Aunque no se sirviese de la misma terminología, Pitágoras creía en la inexorable ley del Karma, propia del hinduismo y del budismo. En futuras existencias el hombre habría de purgar sus malas acciones; todo pecado era expiado en vida, y las buenas o malas reencarnaciones dependían de la conducta que el ser humano observase durante su existencia.

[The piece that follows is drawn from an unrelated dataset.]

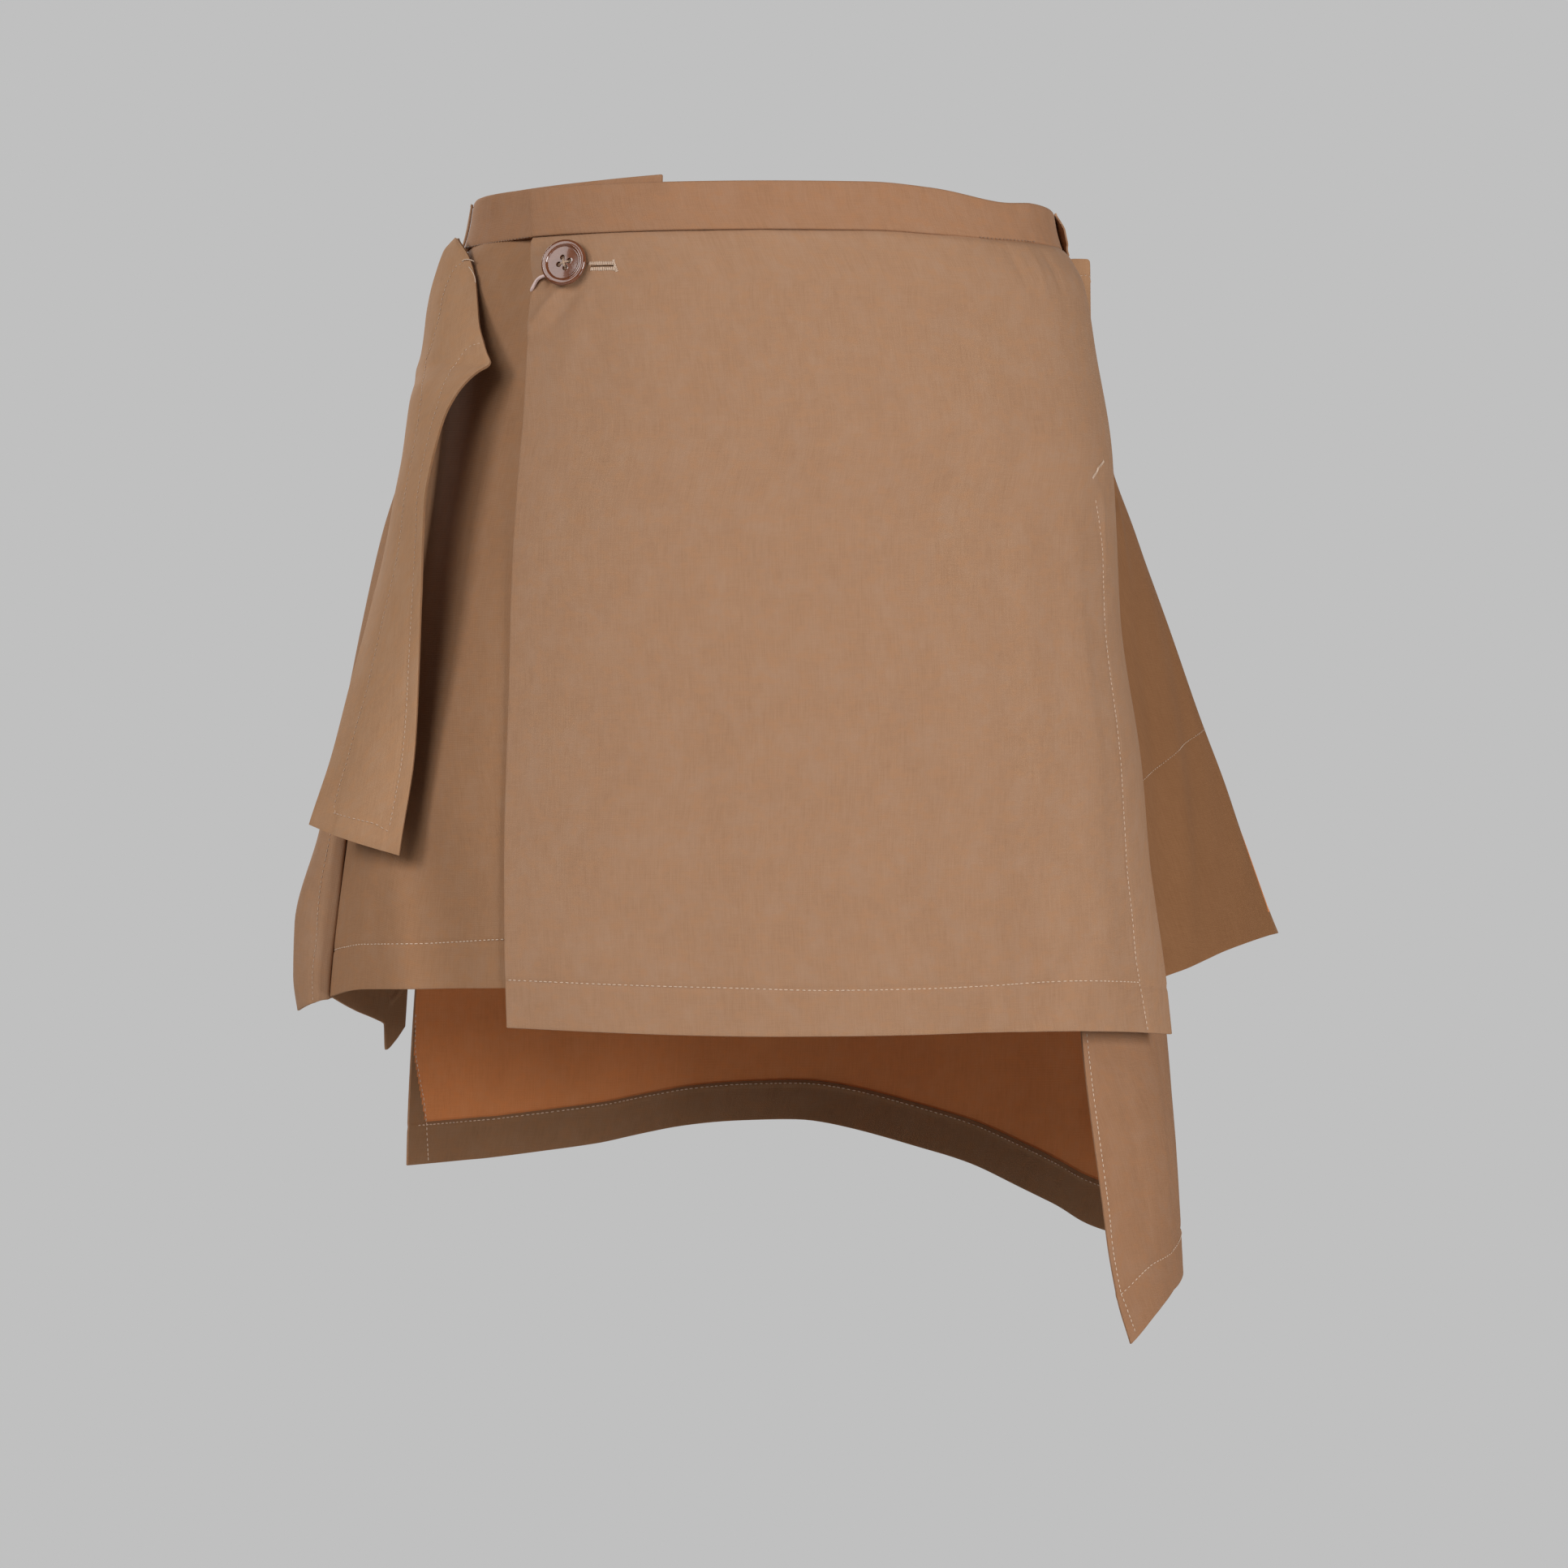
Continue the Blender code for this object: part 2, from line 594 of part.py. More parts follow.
def make_button(home, cutters, material):
    profile = bpy.data.meshes.new("button")
    points = [(r * MM, 0, h * MM) for r, h in zip(BUTTON_PROFILE["radius"], BUTTON_PROFILE["height"])]
    profile.from_pydata(points, [(i, i + 1) for i in range(len(points) - 1)], [])
    button = add("button", profile, home, material)
    turned = button.modifiers.new("turned", "SCREW")
    turned.steps = BUTTON_STEPS
    turned.render_steps = BUTTON_STEPS
    turned.use_merge_vertices = True
    turned.merge_threshold = BUTTON_MERGE
    for hole in range(BUTTON_HOLES):
        turn = radians(BUTTON_TURN) + tau * hole / BUTTON_HOLES
        bpy.ops.mesh.primitive_cylinder_add(
            vertices=BUTTON_HOLE_SIDES,
            radius=BUTTON_HOLE_RADIUS * MM,
            depth=3 * BUTTON_HEIGHT * MM,
            location=(BUTTON_HOLE_SPACING * cos(turn) * MM, BUTTON_HOLE_SPACING * sin(turn) * MM, 0),
        )
        cutter = bpy.context.object
        cutter.name = f"button_hole_{hole + 1}"
        for holder in list(cutter.users_collection):
            holder.objects.unlink(cutter)
        cutters.objects.link(cutter)
        cutter.hide_render = True
        cutter.display_type = "WIRE"
        cutter.parent = button
        cut = button.modifiers.new(f"hole_{hole + 1}", "BOOLEAN")
        cut.operation = "DIFFERENCE"
        cut.object = cutter
    seat, facing = outer_panel_point(BUTTON_ANGLE, BUTTON_DROP, BUTTON_SEAT)
    button.location = seat * MM
    facing.rotate(Euler((0, 0, radians(BUTTON_TILT))))
    button.rotation_euler = facing.to_track_quat("Z", "Y").to_euler()
    return button


# Button loop: a thin round cord from under the button to the outer panel's left edge, and round that edge.
BUTTON_LOOP = table(
    "point angle drop off",
    (0, -41.6, 29.2, 1.1),
    (1, -42.6, 29.4, 1.0),
    (2, -43.5, 30.2, 1.0),
    (3, -44.2, 31.6, 1.0),
    (4, -44.8, 33.4, 1.0),
    (5, -45.6, 35.0, 0.6),
    (6, -46.1, 35.8, -0.6),
)
BUTTON_LOOP_POINTS = 10
BUTTON_LOOP_ROUNDING = 2


def make_button_loop(home, material):
    curve = bpy.data.curves.new("button_loop", "CURVE")
    curve.dimensions = "3D"
    curve.bevel_depth = LOOP_CORD_RADIUS * MM
    curve.bevel_resolution = BUTTON_LOOP_ROUNDING
    curve.use_fill_caps = True
    line = curve.splines.new("POLY")
    line.points.add(BUTTON_LOOP_POINTS - 1)
    for point, at in zip(line.points, np.linspace(0, len(BUTTON_LOOP["point"]) - 1, BUTTON_LOOP_POINTS)):
        angle, drop, off = (read(BUTTON_LOOP, column, at) for column in ("angle", "drop", "off"))
        point.co = (*(outer_panel_point(angle, drop, off)[0] * MM), 1)
    return add("button_loop", curve, home, material)


def main():
    for old in list(bpy.data.objects):
        bpy.data.objects.remove(old)
    parts, cutters = collection("wrap_kilt"), collection("cutters")
    wool = finish("tan wool", WOOL_TAN, 0.85)
    make_waistband(parts, wool)
    make_front_overlap(parts, wool)
    make_front_underlap(parts, wool)
    make_back_panel(parts, wool)
    make_left_wing(parts, wool)
    make_right_wing(parts, wool)
    make_left_flap(parts, wool)
    for name, angle, rows in BELT_LOOPS:
        make_belt_loop(name, angle, rows, parts, wool)
    make_button(parts, cutters, finish("brown button", BUTTON_BROWN, 0.25))
    make_button_loop(parts, finish("pink cord", CORD_PINK, 0.5))


main()
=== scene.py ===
import bmesh
import bpy
import numpy as np
from math import cos, pi, radians, sin
from mathutils import Euler, Matrix, Vector


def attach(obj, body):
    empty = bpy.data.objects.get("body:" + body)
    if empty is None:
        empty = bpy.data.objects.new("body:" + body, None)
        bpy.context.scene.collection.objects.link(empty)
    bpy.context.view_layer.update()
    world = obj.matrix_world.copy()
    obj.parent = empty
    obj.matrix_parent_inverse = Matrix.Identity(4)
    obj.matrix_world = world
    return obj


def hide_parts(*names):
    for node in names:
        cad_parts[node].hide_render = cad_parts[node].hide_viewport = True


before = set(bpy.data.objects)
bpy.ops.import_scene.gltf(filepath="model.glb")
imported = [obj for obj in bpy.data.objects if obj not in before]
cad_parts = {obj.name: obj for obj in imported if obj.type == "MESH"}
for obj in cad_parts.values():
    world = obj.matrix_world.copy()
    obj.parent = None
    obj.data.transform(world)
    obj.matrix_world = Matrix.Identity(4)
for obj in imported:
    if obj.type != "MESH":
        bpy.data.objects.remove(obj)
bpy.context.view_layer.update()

# The camera stands straight in front of the skirt at the height of its middle, 2.6 m away, with a long lens.
bpy.ops.object.camera_add(location=(0.00825, -2.6, -0.2572), rotation=(pi / 2, 0, 0))
camera = bpy.context.object
camera.data.sensor_width = 36
camera.data.lens = 129.19
bpy.context.scene.camera = camera

# The room: a pale round floor below the skirt and plain grey air, lit by soft boxes in front of the skirt, at
# its sides and behind it.
bpy.ops.mesh.primitive_circle_add(vertices=96, radius=1.15, fill_type="NGON", location=(0, 0, -0.8))
floor = bpy.context.object
floor.name = "studio_floor"
floor_paint = bpy.data.materials.new("pale floor")
floor_paint.use_nodes = True
floor_shader = floor_paint.node_tree.nodes["Principled BSDF"]
floor_shader.inputs["Base Color"].default_value = (0.6, 0.6, 0.6, 1)
floor_shader.inputs["Roughness"].default_value = 0.6
floor.data.materials.append(floor_paint)

air = bpy.data.worlds.new("grey air")
air.use_nodes = True
bpy.context.scene.world = air
sky = air.node_tree.nodes["Background"]
seen = air.node_tree.nodes.new("ShaderNodeLightPath")
strength = air.node_tree.nodes.new("ShaderNodeMapRange")
strength.inputs["To Min"].default_value = 0.03
strength.inputs["To Max"].default_value = 0.527
air.node_tree.links.new(seen.outputs["Is Camera Ray"], strength.inputs["Value"])
air.node_tree.links.new(strength.outputs["Result"], sky.inputs["Strength"])
sky.inputs["Color"].default_value = (1, 1, 1, 1)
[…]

Tras la muerte, el cuerpo desaparece y el alma sirve de vehículo al espíritu que después de un tiempo habrá de reencarnar. Cuando la purificación era absoluta, el espíritu era transportado al seno divino: la chispa divina que había descendido al mundo material retornaba a la matriz en donde había encontrado su origen. Cada hombre dirige su vida y sus actos como desea, pero si no lo hace con rectitud encontrará su castigo. Lógicamente, todo nos lleva a deducir que los pitagóricos creían en el libre albedrío; toda acción encuentra su retribución, positiva o negativa, según fuera aquélla. El hombre que haya desarrollado lo suficiente su inteligencia, jamás actuará en contra de la voluntad divina y guiará sus pasos por el sendero de la verdad, superando las contradicciones que pueden presentarse entre sus pasiones y su razón. Para los pitagóricos el mal arrastra hacia la materia y el bien eleva hacia Dios.